Only the lines from the one containing "for name, shape" through the one containing "EYE_BACK = EYE_DISTANCE" are to be copied, exactly and with both ends kept.

.....

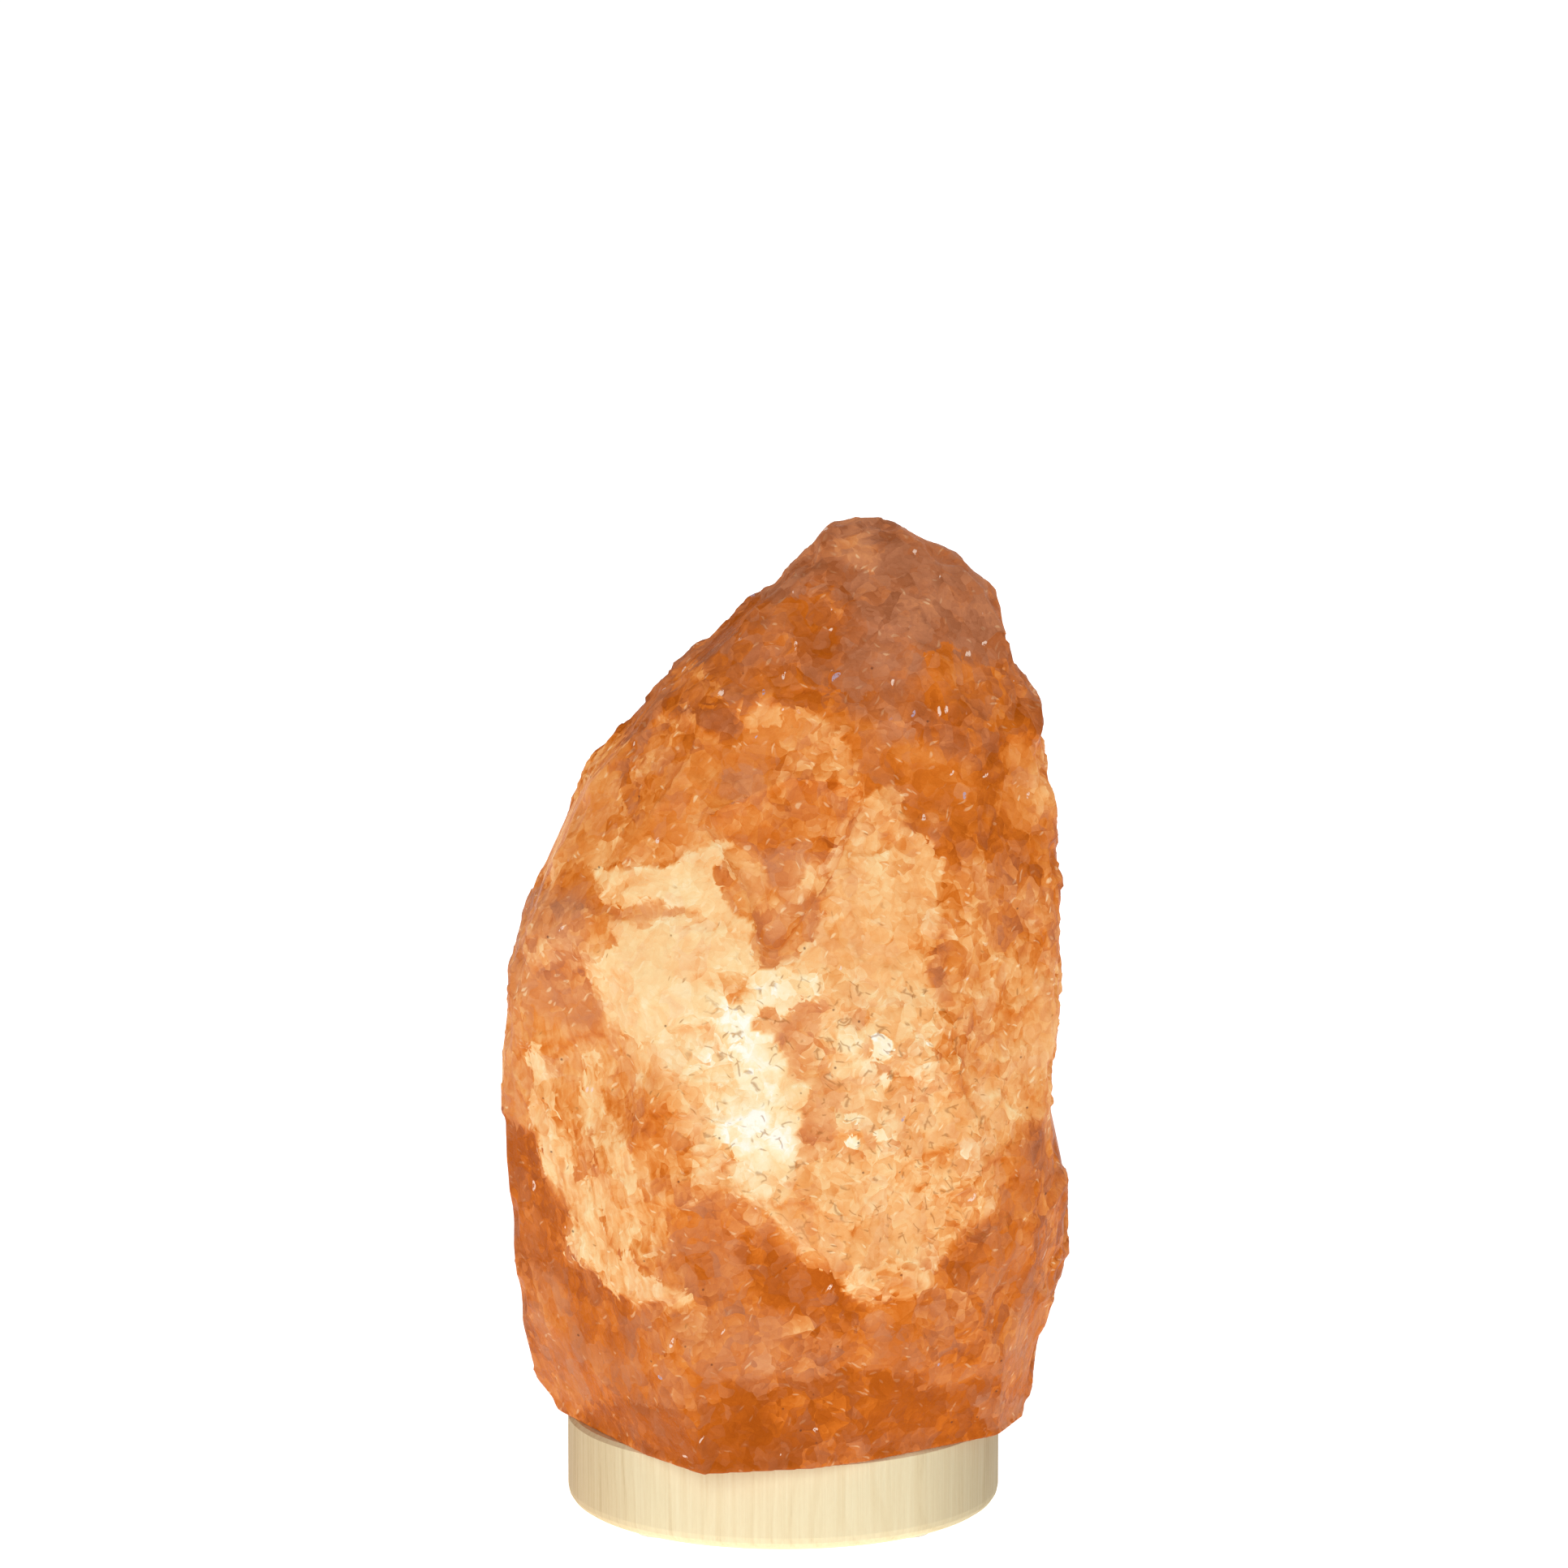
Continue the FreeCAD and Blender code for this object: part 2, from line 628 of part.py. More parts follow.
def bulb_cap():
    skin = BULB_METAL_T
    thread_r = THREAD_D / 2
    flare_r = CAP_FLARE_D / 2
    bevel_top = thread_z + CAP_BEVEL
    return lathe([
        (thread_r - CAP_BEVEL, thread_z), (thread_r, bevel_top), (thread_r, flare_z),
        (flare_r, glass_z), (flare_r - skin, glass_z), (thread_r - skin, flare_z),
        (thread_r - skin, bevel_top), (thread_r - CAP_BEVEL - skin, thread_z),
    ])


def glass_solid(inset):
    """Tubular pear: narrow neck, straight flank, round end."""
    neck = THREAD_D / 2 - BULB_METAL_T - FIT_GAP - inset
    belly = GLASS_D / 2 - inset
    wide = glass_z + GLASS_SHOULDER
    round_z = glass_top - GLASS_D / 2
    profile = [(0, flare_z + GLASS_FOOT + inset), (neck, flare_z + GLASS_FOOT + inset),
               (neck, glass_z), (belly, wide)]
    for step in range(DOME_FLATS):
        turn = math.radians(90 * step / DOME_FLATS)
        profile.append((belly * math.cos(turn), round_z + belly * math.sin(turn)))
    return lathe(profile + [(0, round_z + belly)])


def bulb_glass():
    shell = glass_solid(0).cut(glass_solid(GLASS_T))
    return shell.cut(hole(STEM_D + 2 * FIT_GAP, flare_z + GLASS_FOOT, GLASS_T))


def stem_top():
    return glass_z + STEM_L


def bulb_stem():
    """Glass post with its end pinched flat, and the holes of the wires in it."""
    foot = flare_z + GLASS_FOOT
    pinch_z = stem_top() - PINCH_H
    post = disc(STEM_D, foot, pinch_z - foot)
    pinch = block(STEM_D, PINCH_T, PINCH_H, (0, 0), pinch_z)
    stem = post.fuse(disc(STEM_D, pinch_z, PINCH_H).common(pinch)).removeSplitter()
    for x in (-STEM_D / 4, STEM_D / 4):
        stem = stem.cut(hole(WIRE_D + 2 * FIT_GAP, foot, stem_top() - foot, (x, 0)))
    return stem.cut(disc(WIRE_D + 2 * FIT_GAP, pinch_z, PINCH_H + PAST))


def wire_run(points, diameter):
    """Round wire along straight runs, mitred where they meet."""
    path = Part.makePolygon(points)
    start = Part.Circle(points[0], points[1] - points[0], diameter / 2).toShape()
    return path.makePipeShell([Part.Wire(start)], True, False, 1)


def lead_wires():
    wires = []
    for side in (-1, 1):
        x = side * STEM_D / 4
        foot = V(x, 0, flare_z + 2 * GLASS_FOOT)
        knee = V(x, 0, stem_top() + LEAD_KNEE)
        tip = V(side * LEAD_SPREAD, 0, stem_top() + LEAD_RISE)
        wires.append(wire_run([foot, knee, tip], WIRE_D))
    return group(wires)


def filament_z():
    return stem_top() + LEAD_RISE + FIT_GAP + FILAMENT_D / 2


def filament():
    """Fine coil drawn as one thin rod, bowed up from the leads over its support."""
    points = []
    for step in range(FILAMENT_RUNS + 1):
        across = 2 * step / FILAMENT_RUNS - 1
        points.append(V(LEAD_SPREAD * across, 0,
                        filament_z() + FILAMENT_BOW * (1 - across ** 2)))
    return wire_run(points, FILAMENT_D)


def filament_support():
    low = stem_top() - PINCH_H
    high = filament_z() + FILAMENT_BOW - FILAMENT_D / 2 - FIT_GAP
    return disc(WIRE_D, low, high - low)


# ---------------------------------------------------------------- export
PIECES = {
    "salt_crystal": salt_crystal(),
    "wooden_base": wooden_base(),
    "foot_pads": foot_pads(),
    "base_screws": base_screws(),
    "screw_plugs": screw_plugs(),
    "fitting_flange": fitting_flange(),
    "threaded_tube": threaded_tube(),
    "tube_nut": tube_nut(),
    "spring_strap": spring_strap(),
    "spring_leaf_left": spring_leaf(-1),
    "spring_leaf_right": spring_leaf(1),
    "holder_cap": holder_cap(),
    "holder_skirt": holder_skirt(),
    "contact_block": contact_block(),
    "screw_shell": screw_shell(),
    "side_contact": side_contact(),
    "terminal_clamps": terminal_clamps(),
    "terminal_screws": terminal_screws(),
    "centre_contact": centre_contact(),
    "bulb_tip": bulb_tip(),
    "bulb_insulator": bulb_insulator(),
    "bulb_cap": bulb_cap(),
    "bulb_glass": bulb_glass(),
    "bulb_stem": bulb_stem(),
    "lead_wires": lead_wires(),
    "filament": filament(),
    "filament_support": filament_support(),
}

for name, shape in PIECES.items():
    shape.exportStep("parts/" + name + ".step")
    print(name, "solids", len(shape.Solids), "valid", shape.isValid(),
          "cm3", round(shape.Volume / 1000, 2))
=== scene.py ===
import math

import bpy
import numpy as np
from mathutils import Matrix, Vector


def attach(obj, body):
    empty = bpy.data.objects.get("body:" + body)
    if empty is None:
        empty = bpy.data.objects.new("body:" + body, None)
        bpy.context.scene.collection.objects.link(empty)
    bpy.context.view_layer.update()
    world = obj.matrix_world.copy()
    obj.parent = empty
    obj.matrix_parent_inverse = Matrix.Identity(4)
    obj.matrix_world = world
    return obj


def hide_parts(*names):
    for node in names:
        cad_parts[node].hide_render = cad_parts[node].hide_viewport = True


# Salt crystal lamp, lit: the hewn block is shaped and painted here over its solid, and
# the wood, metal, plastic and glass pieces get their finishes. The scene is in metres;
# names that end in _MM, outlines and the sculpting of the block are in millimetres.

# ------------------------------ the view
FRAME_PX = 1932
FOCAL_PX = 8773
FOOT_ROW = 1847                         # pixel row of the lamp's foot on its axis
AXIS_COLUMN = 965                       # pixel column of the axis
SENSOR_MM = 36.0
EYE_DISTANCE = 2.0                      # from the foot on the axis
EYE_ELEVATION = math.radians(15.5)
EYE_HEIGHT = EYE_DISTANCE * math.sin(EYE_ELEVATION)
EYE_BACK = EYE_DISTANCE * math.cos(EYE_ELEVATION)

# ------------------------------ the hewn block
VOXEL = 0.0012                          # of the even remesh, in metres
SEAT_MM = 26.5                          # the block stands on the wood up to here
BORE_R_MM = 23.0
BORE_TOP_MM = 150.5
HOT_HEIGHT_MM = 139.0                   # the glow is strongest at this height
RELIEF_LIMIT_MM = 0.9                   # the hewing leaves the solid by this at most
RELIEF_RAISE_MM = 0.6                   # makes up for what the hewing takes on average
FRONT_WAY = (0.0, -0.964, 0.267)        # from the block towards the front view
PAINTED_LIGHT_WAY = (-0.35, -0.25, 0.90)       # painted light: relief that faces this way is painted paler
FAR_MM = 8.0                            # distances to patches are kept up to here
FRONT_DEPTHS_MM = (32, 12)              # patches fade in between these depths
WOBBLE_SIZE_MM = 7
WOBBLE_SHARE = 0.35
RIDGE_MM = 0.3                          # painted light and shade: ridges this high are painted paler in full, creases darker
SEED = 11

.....

_Expected answer_:
for name, shape in PIECES.items():
    shape.exportStep("parts/" + name + ".step")
    print(name, "solids", len(shape.Solids), "valid", shape.isValid(),
          "cm3", round(shape.Volume / 1000, 2))
=== scene.py ===
import math

import bpy
import numpy as np
from mathutils import Matrix, Vector


def attach(obj, body):
    empty = bpy.data.objects.get("body:" + body)
    if empty is None:
        empty = bpy.data.objects.new("body:" + body, None)
        bpy.context.scene.collection.objects.link(empty)
    bpy.context.view_layer.update()
    world = obj.matrix_world.copy()
    obj.parent = empty
    obj.matrix_parent_inverse = Matrix.Identity(4)
    obj.matrix_world = world
    return obj


def hide_parts(*names):
    for node in names:
        cad_parts[node].hide_render = cad_parts[node].hide_viewport = True


# Salt crystal lamp, lit: the hewn block is shaped and painted here over its solid, and
# the wood, metal, plastic and glass pieces get their finishes. The scene is in metres;
# names that end in _MM, outlines and the sculpting of the block are in millimetres.

# ------------------------------ the view
FRAME_PX = 1932
FOCAL_PX = 8773
FOOT_ROW = 1847                         # pixel row of the lamp's foot on its axis
AXIS_COLUMN = 965                       # pixel column of the axis
SENSOR_MM = 36.0
EYE_DISTANCE = 2.0                      # from the foot on the axis
EYE_ELEVATION = math.radians(15.5)
EYE_HEIGHT = EYE_DISTANCE * math.sin(EYE_ELEVATION)
EYE_BACK = EYE_DISTANCE * math.cos(EYE_ELEVATION)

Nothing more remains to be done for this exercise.